Records from a data source
|---|
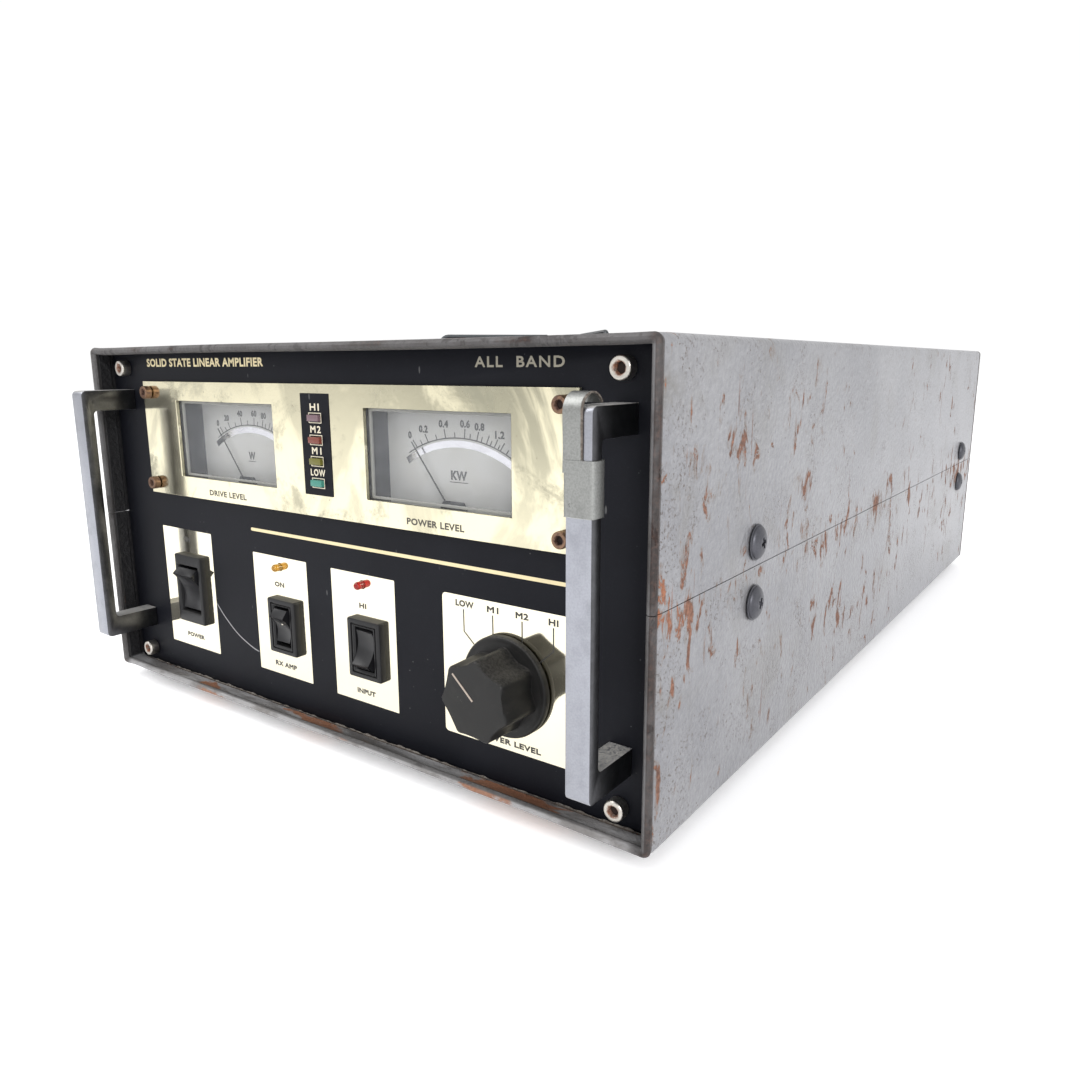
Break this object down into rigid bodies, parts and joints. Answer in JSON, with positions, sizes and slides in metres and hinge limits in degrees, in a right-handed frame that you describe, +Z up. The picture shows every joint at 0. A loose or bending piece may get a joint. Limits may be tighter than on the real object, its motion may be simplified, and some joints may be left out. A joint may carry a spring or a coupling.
{
  "type": "radio frequency amplifier",
  "caption": "Desktop solid-state linear amplifier in a folded steel case, with twin meters, rack handles, rocker switches and a level knob.",
  "frame": {"origin": "on the standing surface under the middle of the object's bounding box", "axes": "+X to the right seen from the front, +Y from the front panel to the rear, +Z up"},
  "size_m": [0.2966, 0.5152, 0.1623],
  "materials": {
    "silver_paint": "worn silver-grey enamel with rust along its edges",
    "black_paint": "satin black enamel",
    "galvanised": "dull zinc-plated sheet steel",
    "gold_plate": "polished pale brass colour, stained",
    "satin_steel": "satin chrome",
    "zinc_sheet": "galvanised sheet with rusty edges",
    "rusty_steel": "copper-brown rusted steel",
    "nickel": "nickel plated steel",
    "dark_screw": "dark grey steel",
    "rubber": "matte",
    "black_plastic": "black, slightly glossy",
    "dial_card": "pale grey printed card",
    "black_needle": "black lacquer",
    "clear_plastic": "clear acrylic",
    "aluminium": "plain aluminium",
    "circuit_board": "green solder mask",
    "amber_light": "tinted clear resin",
    "red_light": "tinted clear resin",
    "wound_core": "varnished copper winding on a steel core",
    "brass": "plain brass"
  },
  "bodies": {
    "case": {"top_cover": "silver_paint", "bottom_cover": "silver_paint", "front_panel": "black_paint", "rear_panel": "black_paint", "chassis_tray": "galvanised", "meter_plate": "gold_plate", "handle_left": "satin_steel", "handle_right": "satin_steel", "handle_clip": "zinc_sheet", "plate_screw_left_low": "rusty_steel", "panel_screw_left_low": "nickel", "cover_screw_left_front_low": "dark_screw", "cover_screw_left_rear_low": "dark_screw", "plate_screw_left_high": "rusty_steel", "panel_screw_left_high": "nickel", "cover_screw_left_front_high": "dark_screw", "cover_screw_left_rear_high": "dark_screw", "foot_left_front": "rubber", "foot_left_rear": "rubber", "meter_case_left": "black_plastic", "meter_dial_left": "dial_card", "meter_lens_left": "clear_plastic", "plate_screw_right_low": "rusty_steel", "panel_screw_right_low": "nickel", "cover_screw_right_front_low": "dark_screw", "cover_screw_right_rear_low": "dark_screw", "plate_screw_right_high": "rusty_steel", "panel_screw_right_high": "nickel", "cover_screw_right_front_high": "dark_screw", "cover_screw_right_rear_high": "dark_screw", "foot_right_front": "rubber", "foot_right_rear": "rubber", "meter_case_right": "black_plastic", "meter_dial_right": "dial_card", "meter_lens_right": "clear_plastic", "power_switch": "black_plastic", "receive_switch": "black_plastic", "input_switch": "black_plastic", "rotary_switch": "aluminium", "heat_sink": "aluminium", "fan_frame": "black_plastic", "mains_inlet": "black_plastic", "fuse_holder": "black_plastic", "level_lights": "circuit_board", "amplifier_board": "circuit_board", "receive_light": "amber_light", "input_light": "red_light", "transformer": "wound_core", "fan_guard": "dark_screw", "rf_input_socket": "nickel", "rf_output_socket": "nickel", "ground_post": "brass"},
    "knob": {"level_knob": "black_plastic"},
    "power_rocker": {"power_rocker": "black_plastic"},
    "receive_rocker": {"receive_rocker": "black_plastic"},
    "input_rocker": {"input_rocker": "black_plastic"},
    "left_needle": {"meter_needle_left": "black_needle"},
    "right_needle": {"meter_needle_right": "black_needle"},
    "rotor": {"fan_rotor": "black_plastic"},
    "fuse_cap": {"fuse_cap": "black_plastic"}
  },
  "joints": [
    {"name": "level_select", "type": "hinge", "parent": "case", "child": "knob", "pos_m": [0.08675, -0.2505, 0.0436], "axis": [0, 1, 0], "range_deg": [0, 90]},
    {"name": "power_press", "type": "hinge", "parent": "case", "child": "power_rocker", "pos_m": [-0.0921, -0.23222, 0.0489], "axis": [1, 0, 0], "range_deg": [-28, 0]},
    {"name": "receive_press", "type": "hinge", "parent": "case", "child": "receive_rocker", "pos_m": [-0.0274, -0.23291, 0.0431], "axis": [1, 0, 0], "range_deg": [-28, 0]},
    {"name": "input_press", "type": "hinge", "parent": "case", "child": "input_rocker", "pos_m": [0.0208, -0.23291, 0.0431], "axis": [1, 0, 0], "range_deg": [0, 28]},
    {"name": "left_needle_swing", "type": "hinge", "parent": "case", "child": "left_needle", "pos_m": [-0.058, -0.2233, 0.0936], "axis": [0, 1, 0], "range_deg": [0, 75], "stiffness_Nm_per_rad": 0.001},
    {"name": "right_needle_swing", "type": "hinge", "parent": "case", "child": "right_needle", "pos_m": [0.058, -0.2233, 0.0936], "axis": [0, 1, 0], "range_deg": [0, 75], "stiffness_Nm_per_rad": 0.001},
    {"name": "fan_spin", "type": "hinge", "parent": "case", "child": "rotor", "pos_m": [0, -0.062, 0.1288], "axis": [0, 0, 1], "continuous": true},
    {"name": "fuse_cap_turn", "type": "hinge", "parent": "case", "child": "fuse_cap", "pos_m": [0.042, 0.2358, 0.0503], "axis": [0, 1, 0], "range_deg": [0, 90]}
  ]
}
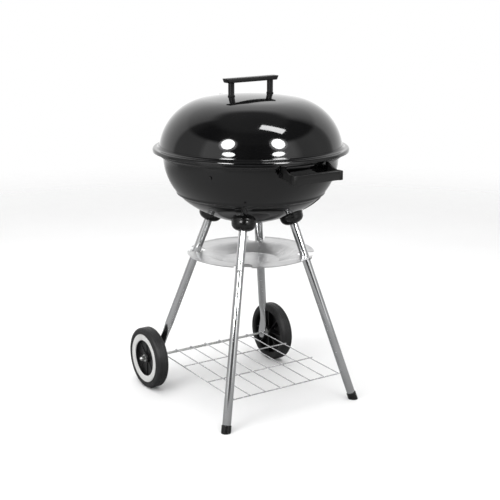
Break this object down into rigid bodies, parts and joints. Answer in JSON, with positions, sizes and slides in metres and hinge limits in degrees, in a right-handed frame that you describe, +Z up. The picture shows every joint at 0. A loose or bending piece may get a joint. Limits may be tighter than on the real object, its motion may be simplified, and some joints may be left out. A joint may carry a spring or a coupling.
{
  "type": "kettle charcoal grill",
  "caption": "Kettle charcoal grill: domed lid with bar handle over a round bowl, on splayed tube legs with ash tray, wire shelf and a pair of wheels.",
  "frame": {"origin": "on the floor, under the middle of the grill's footprint box", "axes": "+Z up, X along the wheel axle, +Y towards the wheels, -Y towards the side handle"},
  "size_m": [0.4399, 0.4958, 0.7409],
  "materials": {
    "black_enamel": "glossy vitreous enamel",
    "black_plastic": "fine-grained matt moulding",
    "tyre_rubber": "satin with moulding lines",
    "white_plastic": "satin",
    "chromed_tube": "polished, with fine draw lines",
    "chromed_wire": "bright plated wire",
    "dark_wire": "dull, heat-darkened",
    "satin_sheet": "satin rolled sheet",
    "zinc_steel": "zinc plated"
  },
  "bodies": {
    "stand": {"bowl": "black_enamel", "bowl_damper_rivet": "zinc_steel", "grate_brackets": "zinc_steel", "bracket_rivets": "black_enamel", "side_handle": "black_plastic", "side_handle_lugs": "black_enamel", "side_handle_screws": "black_enamel", "leg_straps": "black_enamel", "socket_front_left": "black_plastic", "socket_front_right": "black_plastic", "socket_rear_left": "black_plastic", "socket_rear_right": "black_plastic", "leg_bolts": "zinc_steel", "leg_inserts": "zinc_steel", "leg_front_left": "chromed_tube", "leg_front_right": "chromed_tube", "leg_rear_left": "chromed_tube", "leg_rear_right": "chromed_tube", "foot_cap_left": "black_plastic", "foot_cap_right": "black_plastic", "ash_tray": "satin_sheet", "tray_screws": "zinc_steel", "wire_shelf": "chromed_wire", "axle": "zinc_steel", "axle_washers": "zinc_steel", "axle_nuts": "zinc_steel"},
    "lid": {"lid": "black_enamel", "lid_handle": "black_plastic", "lid_handle_feet": "black_plastic", "lid_handle_screws": "zinc_steel", "lid_damper_rivet": "zinc_steel"},
    "lid_damper": {"lid_damper": "satin_sheet"},
    "bowl_damper": {"bowl_damper": "satin_sheet"},
    "cooking_grate": {"cooking_grate_ring": "chromed_wire", "cooking_grate_bars": "chromed_wire", "cooking_grate_loops": "chromed_wire"},
    "charcoal_grate": {"charcoal_grate_ring": "dark_wire", "charcoal_grate_bars": "dark_wire"},
    "wheel_left": {"tyre_left": "tyre_rubber", "hub_left": "black_plastic", "trim_ring_left": "white_plastic"},
    "wheel_right": {"tyre_right": "tyre_rubber", "hub_right": "black_plastic", "trim_ring_right": "white_plastic"}
  },
  "joints": [
    {"name": "lid_lift", "type": "slide", "parent": "stand", "child": "lid", "axis": [0, 0, 1], "range_m": [0, 0.35]},
    {"name": "lid_damper_turn", "type": "hinge", "parent": "lid", "child": "lid_damper", "pos_m": [0, 0.15515, 0.67711], "axis": [0, 0.541, 0.841], "range_deg": [0, 60]},
    {"name": "bowl_damper_turn", "type": "hinge", "parent": "stand", "child": "bowl_damper", "pos_m": [0, 0.00515, 0.4177], "axis": [0, 0, 1], "range_deg": [0, 45]},
    {"name": "cooking_grate_lift", "type": "slide", "parent": "stand", "child": "cooking_grate", "axis": [0, 0, 1], "range_m": [0, 0.018]},
    {"name": "charcoal_grate_lift", "type": "slide", "parent": "stand", "child": "charcoal_grate", "axis": [0, 0, 1], "range_m": [0, 0.045]},
    {"name": "wheel_left_spin", "type": "hinge", "parent": "stand", "child": "wheel_left", "pos_m": [0, 0.17535, 0.0725], "axis": [1, 0, 0], "continuous": true},
    {"name": "wheel_right_spin", "type": "hinge", "parent": "stand", "child": "wheel_right", "pos_m": [0, 0.17535, 0.0725], "axis": [1, 0, 0], "continuous": true}
  ]
}
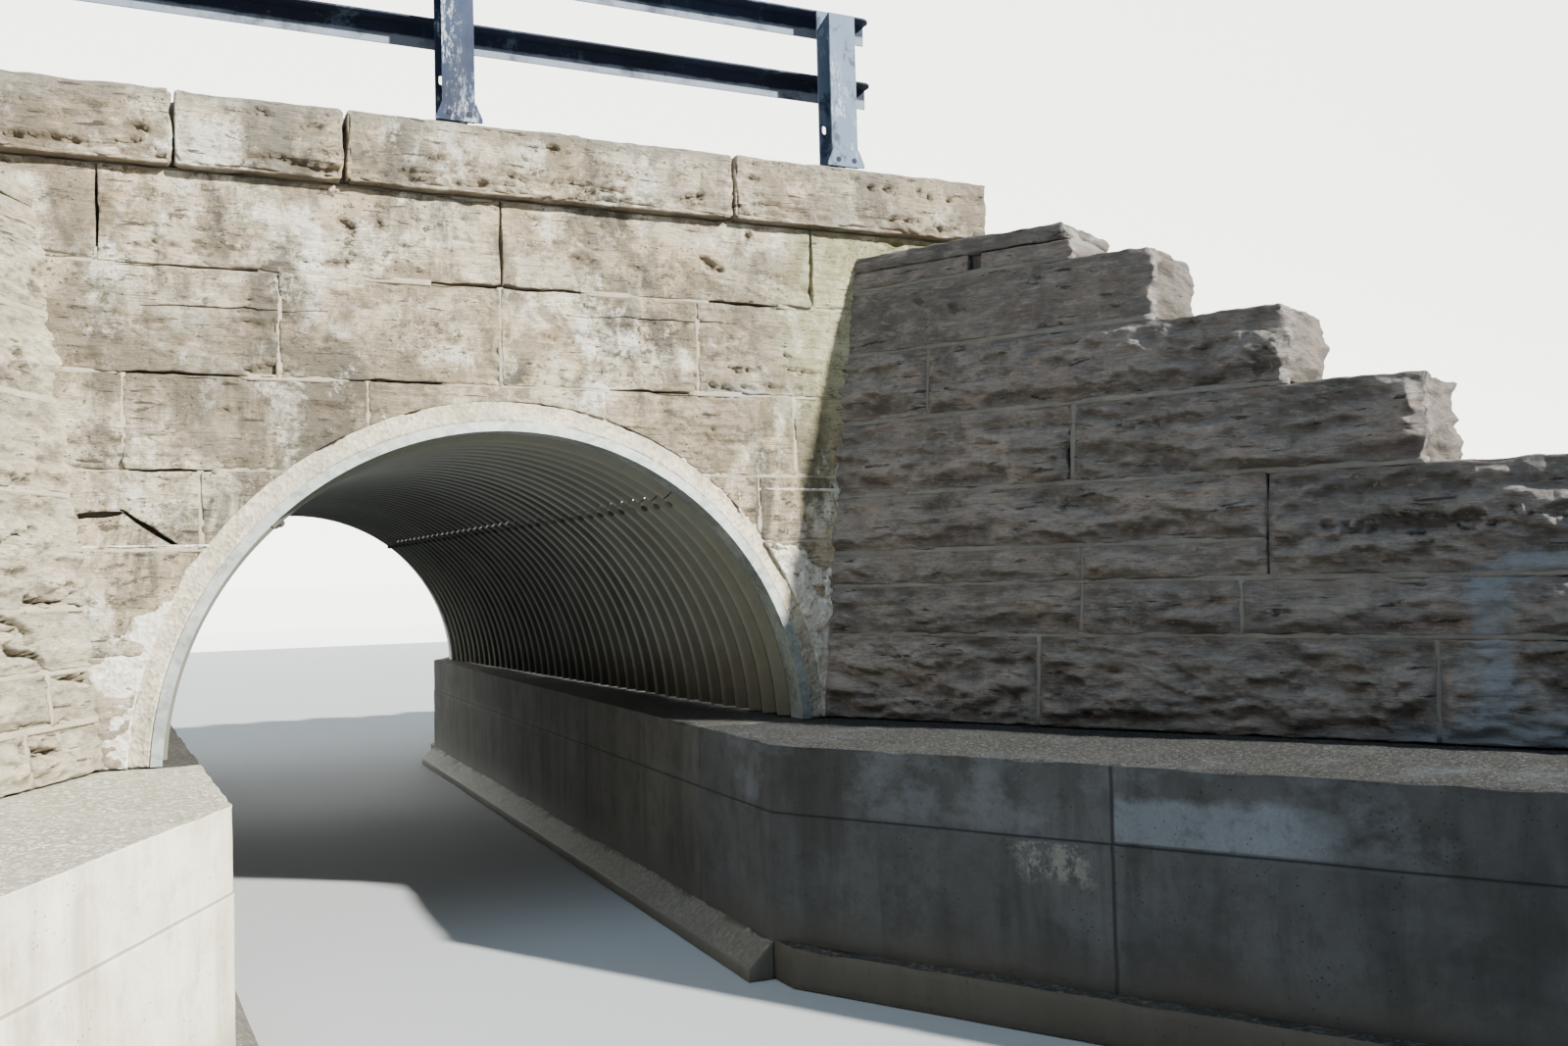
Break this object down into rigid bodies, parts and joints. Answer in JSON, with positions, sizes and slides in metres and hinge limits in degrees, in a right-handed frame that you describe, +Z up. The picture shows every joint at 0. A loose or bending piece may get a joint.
|---|
**PROBLEM DESCRIPTION:** Make a list of all lines in the data that contain "with".

**CORRECT RESULT:**
Break this object down into rigid bodies, parts and joints. Answer in JSON, with positions, sizes and slides in metres and hinge limits in degrees, in a right-handed frame that you describe, +Z up. The picture shows every joint at 0. A loose or bending piece may get a joint. Limits may be tighter than on the real object, its motion may be simplified, and some joints may be left out. A joint may carry a spring or a coupling.
  "caption": "Desktop solid-state linear amplifier in a folded steel case, with twin meters, rack handles, rocker switches and a level knob.",
    "silver_paint": "worn silver-grey enamel with rust along its edges",
    "zinc_sheet": "galvanised sheet with rusty edges",
Break this object down into rigid bodies, parts and joints. Answer in JSON, with positions, sizes and slides in metres and hinge limits in degrees, in a right-handed frame that you describe, +Z up. The picture shows every joint at 0. A loose or bending piece may get a joint. Limits may be tighter than on the real object, its motion may be simplified, and some joints may be left out. A joint may carry a spring or a coupling.
  "caption": "Kettle charcoal grill: domed lid with bar handle over a round bowl, on splayed tube legs with ash tray, wire shelf and a pair of wheels.",
    "tyre_rubber": "satin with moulding lines",
    "chromed_tube": "polished, with fine draw lines",
Break this object down into rigid bodies, parts and joints. Answer in JSON, with positions, sizes and slides in metres and hinge limits in degrees, in a right-handed frame that you describe, +Z up. The picture shows every joint at 0. A loose or bending piece may get a joint.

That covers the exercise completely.